Dalam pengajian Diaspora Alumni, Sujino menyampaikan kepada para thalabah dan orang tua/wali thalabah mengenai kiat menjadi santri sukses dan ditutup dengan teori membangun pesantren. Sujino menyampaikan lima kiat untuk menjadi santri yang sukses; bersemangat tinggi, paham skala prioritas, sabar dan syukur, senantiasa bermodal positifisme, serta kenali dan kembangkan potensi.

Pertama, bersemangat tinggi. Santri yang bersemangat tinggi adalah santri yang memiliki target, tekad, keyakinan prima, konsentrasi/fokus, serta tangguh dan tidak mudah menyerah. Kedua, paham skala prioritas. Waktu adalah asset yang sangat berharga dan santri tidak bisa menjadi apa yang diinginkan atau meraih segalanya, kecuali dengan menentukan skala prioritas, yaitu menginventarisir hal-hal yang harus dilakukan atau dikerjakan terlebih dahulu.
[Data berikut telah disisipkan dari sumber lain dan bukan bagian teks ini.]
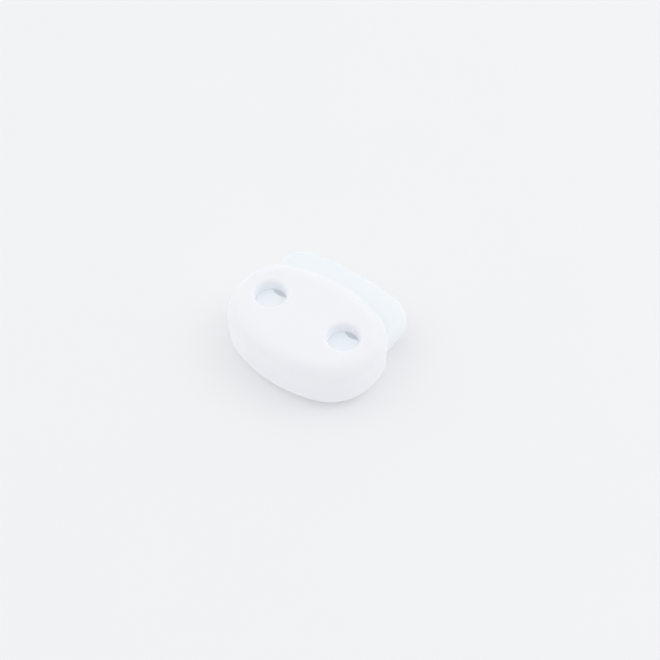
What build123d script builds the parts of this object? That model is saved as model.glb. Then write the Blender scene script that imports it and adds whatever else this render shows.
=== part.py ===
from build123d import *
import os

# Two-hole spring cord lock: a flat pebble-shaped body, open along its back, with a sprung
# plunger that slides between its two walls. Pressing the plunger brings its two cord holes into
# line with the body's, and letting go clamps the cords.
# +X runs from cord hole to cord hole, +Z up through the holes, and the plunger's button points
# along +Y. The origin is on the underside, midway between the cord holes. Millimetres.

# Body
BODY_LENGTH = 20.0
BODY_HEIGHT = 6.8
FRONT_DEPTH = 7.2  # from the line between the cord holes to the front
BACK_DEPTH = 6.85  # and to the back
FRONT_RADIUS = 17.0  # the shallow arc along the front
BACK_RADIUS = 18.6
FRONT_SHOULDER_RADIUS = 6.5  # joins the front's arc to the short straight end
BACK_SHOULDER_RADIUS = 5.4
EDGE_ROUND = 2.0
WALL = 1.5  # above and below the cavity
SIDE_WALL = 0.8
SIDE_WALL_END = 2.9  # how far back the side walls reach

# Cord holes
CORD_HOLE_RADIUS = 1.9  # takes 3 mm cord
CORD_HOLE_SPACING = 10.7
HOLE_ROUND = 0.5

# Plunger
SIDE_PLAY = 0.1
FACE_PLAY = 0.12
TRAVEL = 3.4
HOLE_OFFSET = 3.2  # how far the plunger's holes stand behind the body's at rest
BUTTON_TIP = 10.4  # the rearmost point at rest
BUTTON_BACK_RADIUS = 36.0
BUTTON_CORNER_RADIUS = 3.4
BUTTON_TIP_HEIGHT = 2.0
BUTTON_DOME_DEPTH = 6.4  # over which the button thins towards its tip
BUTTON_SIDE_HEIGHT = 2.6  # and its crown thins to this at its sides
BUTTON_ROUND = 0.8
LAND_ROUND = 0.25
LAND_STEP = 0.15  # how far the land stands out past the button's sides

# Catch: a bead inside each lip, which stops the thicker land at the plunger's front
BEAD_BACK = 0.4  # from the lip forward to the bead
BEAD_WIDTH = 0.5
BEAD_HEIGHT = 0.3
BEAD_HALF_LENGTH = 7.0
STOP_GAP = 0.05

# Spring, and what holds its ends
SPRING_DIAMETER = 3.4
WIRE_DIAMETER = 0.4
SPRING_TURNS = 10
SPRING_END_GAP = 0.03
SLOT_WIDTH = 3.8
SLOT_END = 3.9
SEAT_DIAMETER = 3.5
SEAT_Y = -6.2
PEG_DIAMETER = 2.2
PEG_LENGTH = 1.3
TONGUE_WIDTH = 1.6
TONGUE_HEIGHT = 1.8
TONGUE_LENGTH = 1.2
TIP_CHAMFER = 0.3

MID_HEIGHT = BODY_HEIGHT / 2
CAVITY_HEIGHT = BODY_HEIGHT - 2 * WALL
CAVITY_HALF_LENGTH = BODY_LENGTH / 2 - SIDE_WALL
LAND_HEIGHT = CAVITY_HEIGHT - 2 * FACE_PLAY
BUTTON_HEIGHT = LAND_HEIGHT - 2 * BEAD_HEIGHT
PLUNGER_HALF_LENGTH = CAVITY_HALF_LENGTH - SIDE_PLAY
BUTTON_HALF_LENGTH = PLUNGER_HALF_LENGTH - LAND_STEP
BEAD_FRONT = BEAD_BACK + BEAD_WIDTH
REACH = 2 * BODY_LENGTH  # longer than anything here, for cutting tools

# The body seen from above: two shallow arcs, joined at each end by two tighter ones
with BuildSketch() as outline:
    with Locations((0, FRONT_RADIUS - FRONT_DEPTH)):
        Circle(FRONT_RADIUS)
    with Locations((0, BACK_DEPTH - BACK_RADIUS)):
        Circle(BACK_RADIUS, mode=Mode.INTERSECT)
    Rectangle(BODY_LENGTH, REACH, mode=Mode.INTERSECT)
    fillet(outline.vertices().group_by(Axis.Y)[0], FRONT_SHOULDER_RADIUS)
    fillet(outline.vertices().group_by(Axis.Y)[-1], BACK_SHOULDER_RADIUS)

# The cavity: an even wall inside the front half, straight sides behind it, and a mouth as wide
# as the body
with BuildSketch() as cavity:
    add(outline.sketch)
    offset(amount=-SIDE_WALL)
    Rectangle(2 * CAVITY_HALF_LENGTH, REACH, align=(Align.CENTER, Align.MIN))
    with Locations((0, SIDE_WALL_END)):
        Rectangle(REACH, REACH, align=(Align.CENTER, Align.MIN))

with BuildPart() as body:
    add(extrude(outline.sketch, amount=BODY_HEIGHT, mode=Mode.PRIVATE))
    fillet(body.faces().filter_by(Axis.Z).edges(), EDGE_ROUND)
    with BuildSketch(Plane.XY.offset(WALL)):
        add(cavity.sketch)
    extrude(amount=CAVITY_HEIGHT, mode=Mode.SUBTRACT)

    # The cord holes, with soft rims outside
    with BuildSketch():
        with GridLocations(CORD_HOLE_SPACING, 0, 2, 1):
            Circle(CORD_HOLE_RADIUS)
    extrude(amount=BODY_HEIGHT, mode=Mode.SUBTRACT)
    flat_faces = body.faces().filter_by(Axis.Z).group_by(Axis.Z)
    rims = (flat_faces[0] + flat_faces[-1]).edges().filter_by(GeomType.CIRCLE)
    fillet(rims.filter_by(lambda edge: edge.radius == CORD_HOLE_RADIUS), HOLE_ROUND)

    # The bead inside each lip
    with BuildSketch(Plane.XY.offset(WALL)):
        with Locations((0, -BEAD_BACK)):
            add(outline.sketch)
        with Locations((0, -BEAD_FRONT)):
            add(outline.sketch, mode=Mode.SUBTRACT)
        Rectangle(2 * BEAD_HALF_LENGTH, REACH, align=(Align.CENTER, Align.MIN), mode=Mode.INTERSECT)
    extrude(amount=BEAD_HEIGHT)
    mirror(about=Plane.XY.offset(MID_HEIGHT))

    # The spring's seat and peg, on the inside of the front wall
    front_wall = Plane(origin=(0, -FRONT_DEPTH, MID_HEIGHT), x_dir=(1, 0, 0), z_dir=(0, 1, 0))
    with BuildSketch(front_wall.offset(SIDE_WALL / 2)):
        Circle(SEAT_DIAMETER / 2)
    extrude(amount=FRONT_DEPTH + SEAT_Y - SIDE_WALL / 2)
    with BuildSketch(front_wall.offset(FRONT_DEPTH + SEAT_Y)):
        Circle(PEG_DIAMETER / 2)
    extrude(amount=PEG_LENGTH)
    peg_end = body.faces().sort_by_distance((0, SEAT_Y + PEG_LENGTH, MID_HEIGHT))[0]
    chamfer(peg_end.edges(), TIP_CHAMFER)

# The button seen from above: straight sides and a shallow arc behind
with BuildSketch() as button_outline:
    with Locations((0, TRAVEL)):
        Rectangle(2 * BUTTON_HALF_LENGTH, REACH, align=(Align.CENTER, Align.MIN))
    with Locations((0, BUTTON_TIP - BUTTON_BACK_RADIUS)):
        Circle(BUTTON_BACK_RADIUS, mode=Mode.INTERSECT)
    fillet(button_outline.vertices().group_by(Axis.Y)[-1], BUTTON_CORNER_RADIUS)

# The land seen from above: its front fits the cavity's front when pressed, and its back meets
# the beads
with BuildSketch() as land_outline:
    with Locations((0, TRAVEL)):
        add(offset(outline.sketch, amount=-SIDE_WALL - SIDE_PLAY, mode=Mode.PRIVATE))
        Rectangle(2 * PLUNGER_HALF_LENGTH, REACH, align=(Align.CENTER, Align.MIN))
    with Locations((0, -BEAD_FRONT - STOP_GAP)):
        add(outline.sketch, mode=Mode.INTERSECT)

with BuildPart() as plunger:
    add(extrude(button_outline.sketch, amount=BODY_HEIGHT, mode=Mode.PRIVATE))

    # Seen from the side it is level, and then thins to the button's tip
    with BuildSketch(Plane.YZ.offset(-BODY_LENGTH)):
        with BuildLine():
            dome_start = BUTTON_TIP - BUTTON_DOME_DEPTH
            top_height = MID_HEIGHT + BUTTON_HEIGHT / 2
            top = Line((-REACH, top_height), (dome_start, top_height))
            dome = TangentArc(top @ 1, (BUTTON_TIP, MID_HEIGHT + BUTTON_TIP_HEIGHT / 2), tangent=top % 1)
            Polyline(dome @ 1, (REACH, MID_HEIGHT + BUTTON_TIP_HEIGHT / 2), (REACH, MID_HEIGHT))
            Line(top @ 0, (-REACH, MID_HEIGHT))
            mirror(about=Plane.XZ.offset(-MID_HEIGHT))
        make_face()
    extrude(amount=2 * BODY_LENGTH, mode=Mode.INTERSECT)

    # Seen from the back it is slightly crowned
    with BuildSketch(Plane.XZ.offset(-REACH)):
        with BuildLine():
            side_height = MID_HEIGHT + BUTTON_SIDE_HEIGHT / 2
            left_side = (-BUTTON_HALF_LENGTH, side_height)
            right_side = (BUTTON_HALF_LENGTH, side_height)
            crown = ThreePointArc(left_side, (0, top_height), right_side)
            Line(crown @ 0, (-BUTTON_HALF_LENGTH, MID_HEIGHT))
            Line(crown @ 1, (BUTTON_HALF_LENGTH, MID_HEIGHT))
            mirror(about=Plane.XZ.offset(-MID_HEIGHT))
        make_face()
    extrude(amount=2 * REACH, mode=Mode.INTERSECT)
    level_edges = plunger.edges().filter_by(Axis.Z, reverse=True)
    fillet(level_edges.filter_by(lambda edge: edge.center().Y > TRAVEL + STOP_GAP), BUTTON_ROUND)

    # The thicker land, with its front and side edges eased
    with BuildSketch(Plane.XY.offset(MID_HEIGHT - LAND_HEIGHT / 2)):
        add(land_outline.sketch)
    extrude(amount=LAND_HEIGHT)
    land_faces = plunger.faces().filter_by(Axis.Z).group_by(Axis.Z)
    land_edges = (land_faces[0] + land_faces[-1]).edges()
    fillet(land_edges.filter_by(lambda edge: edge.center().Y < HOLE_OFFSET), LAND_ROUND)

    # The cord holes
    with BuildSketch():
        with Locations((0, HOLE_OFFSET)):
            with GridLocations(CORD_HOLE_SPACING, 0, 2, 1):
                Circle(CORD_HOLE_RADIUS)
    extrude(amount=BODY_HEIGHT, mode=Mode.SUBTRACT)

    # The slot for the spring, open above, below and in front, and the tongue at its end
    with BuildSketch():
        with Locations((0, SLOT_END)):
            Rectangle(SLOT_WIDTH, REACH, align=(Align.CENTER, Align.MAX))
    extrude(amount=BODY_HEIGHT, mode=Mode.SUBTRACT)
    slot_end = Plane(origin=(0, SLOT_END, MID_HEIGHT), x_dir=(1, 0, 0), z_dir=(0, -1, 0))
    with BuildSketch(slot_end):
        Rectangle(TONGUE_WIDTH, TONGUE_HEIGHT)
    extrude(amount=TONGUE_LENGTH)
    tongue_tip = plunger.faces().sort_by_distance((0, SLOT_END - TONGUE_LENGTH, MID_HEIGHT))[0]
    chamfer(tongue_tip.edges(), TIP_CHAMFER)

# The spring lies along Y, from its seat to the end of the plunger's slot
with BuildPart() as spring:
    first_turn = SEAT_Y + WIRE_DIAMETER / 2 + SPRING_END_GAP
    coil_length = SLOT_END - SPRING_END_GAP - WIRE_DIAMETER / 2 - first_turn
    with BuildLine() as coil:
        Helix(
            pitch=coil_length / SPRING_TURNS,
            height=coil_length,
            radius=(SPRING_DIAMETER - WIRE_DIAMETER) / 2,
            center=(0, first_turn, MID_HEIGHT),
            direction=(0, 1, 0),
        )
    with BuildSketch(coil.line ^ 0):
        Circle(WIRE_DIAMETER / 2)
    sweep(path=coil.line, is_frenet=True)

os.makedirs("parts", exist_ok=True)
for piece, name in ((body, "body"), (plunger, "plunger"), (spring, "spring")):
    piece.part.label = name
    export_step(piece.part, f"parts/{name}.step")
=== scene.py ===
"""Looks for the two-hole spring cord lock: satin white mouldings and a bright steel spring.

The body and the plunger keep their CAD shapes and get moulded-plastic materials. The spring is
rebuilt here as round wire with closed ends. Everything is in metres, in the CAD's own frame.
"""

import math

import bmesh
import bpy
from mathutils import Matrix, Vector


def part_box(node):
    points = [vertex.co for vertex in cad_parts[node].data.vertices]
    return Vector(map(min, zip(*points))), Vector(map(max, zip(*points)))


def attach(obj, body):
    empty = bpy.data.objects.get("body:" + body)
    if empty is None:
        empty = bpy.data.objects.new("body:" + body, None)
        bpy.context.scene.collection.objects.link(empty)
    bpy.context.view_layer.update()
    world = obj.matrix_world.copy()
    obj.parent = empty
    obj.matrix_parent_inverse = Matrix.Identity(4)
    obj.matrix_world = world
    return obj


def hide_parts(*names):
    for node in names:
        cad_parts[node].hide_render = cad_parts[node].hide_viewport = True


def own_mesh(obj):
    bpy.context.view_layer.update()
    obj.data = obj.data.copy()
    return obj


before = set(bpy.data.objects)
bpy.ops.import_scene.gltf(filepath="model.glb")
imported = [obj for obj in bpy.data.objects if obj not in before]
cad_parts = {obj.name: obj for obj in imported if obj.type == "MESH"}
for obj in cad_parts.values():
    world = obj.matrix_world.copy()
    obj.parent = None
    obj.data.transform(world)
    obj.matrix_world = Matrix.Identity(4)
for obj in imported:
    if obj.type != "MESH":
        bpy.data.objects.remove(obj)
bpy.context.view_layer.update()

MM = 0.001

# Where the camera stands, round the middle of the body
CAMERA_AZIMUTH = math.radians(37.0)
CAMERA_ELEVATION = math.radians(52.4)
CAMERA_DISTANCE = 160 * MM
CAMERA_RIGHT = 2.72 * MM  # how far it looks past the middle, to the right and up
CAMERA_UP = 0.26 * MM
VIEW_WIDTH = 78.2 * MM  # what the image spans at that distance
SENSOR_WIDTH = 36.0  # millimetres, Blender's own default

# Spring wire
WIRE_DIAMETER = 0.4 * MM
COILS = 9  # open turns between the closed ends
CLOSED_TURNS = 1.25  # at each end, wound against each other
WIRE_SIDES = 20
POINTS_PER_TURN = 72
EASING = 0.12  # how much closer the open turns stand near the closed ends
END_DOME = ((0.8, 0.25), (0.45, 0.4))  # rings at the wire's ends: width and rise, in radii

# The two mouldings' whites, each from its duller clouds to its cleaner ones
BODY_WHITES = (0.775, 0.788, 0.826, 1), (0.785, 0.798, 0.832, 1)
PLUNGER_WHITES = (0.758, 0.799, 0.836, 1), (0.768, 0.809, 0.842, 1)
PLUNGER_SEED = 0.37  # metres, which moves its grain off the body's

SCRATCH_ANGLE = math.radians(35.0)
SCRATCH_STRETCH = 14.0
SCRATCH_LEVEL = 0.5  # a scratch is where the stretched noise crosses this
SCRATCH_WIDTH = 0.004

FLOOR_SIZE = 4.0
GLOW = 0.15  # emission that stands in for light scattered through the milky walls
TENT_STRENGTH = 0.915
TENT_FRONT_SHARE = 0.75  # how bright the tent is at the camera's side, beside the rest
LIGHT_DISTANCE = 0.5
SOFT_BOX_SIZE = 0.40
SOFT_BOX_SIDE = 80.0  # degrees round from straight behind the object
SOFT_BOX_ELEVATION = 48.0
LEFT_POWER = 0.11  # watts
RIGHT_POWER = 0.20


# ------------------------------------------------------------------------------------------
# Materials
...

Ketiga, sabar dan syukur. Sabar yang dimaksud adalah sabar dari fitnah syahwat—berhubungan dengan lawan jenis—dan syubhat, sabar dari kekurangan materi dan dari hal yang kurang menyenangkan. Sedangkan syukur adalah syukur terhadap karunia yang Allah berikan (berupa kesempatan belajar), syukur masih dipercaya oleh orang tua dan persyarikatan, serta syukur masih ada—orang-orang sekitar—yang memperhatikan kita.

Keempat, bermodal positivisme. Positivisme yang dimaksud adalah berpikir positif, bermental positif, berhati positif, bertindak positif, berbicara positif, dan berkeyakinan positif. Terkahir kelima, kenali dan kembangkan potensi. Santri sukses senantiasa jangan sesali kelemahan yang dimiliki, justeru harus menjadi motivasi untuk lebih bersemangat lagi, lalu tutupi kelemahan yang dimiliki dengan potensi yang dimiliki, serta kembangkan potensi diri dengan menggunakan manajemen strategi.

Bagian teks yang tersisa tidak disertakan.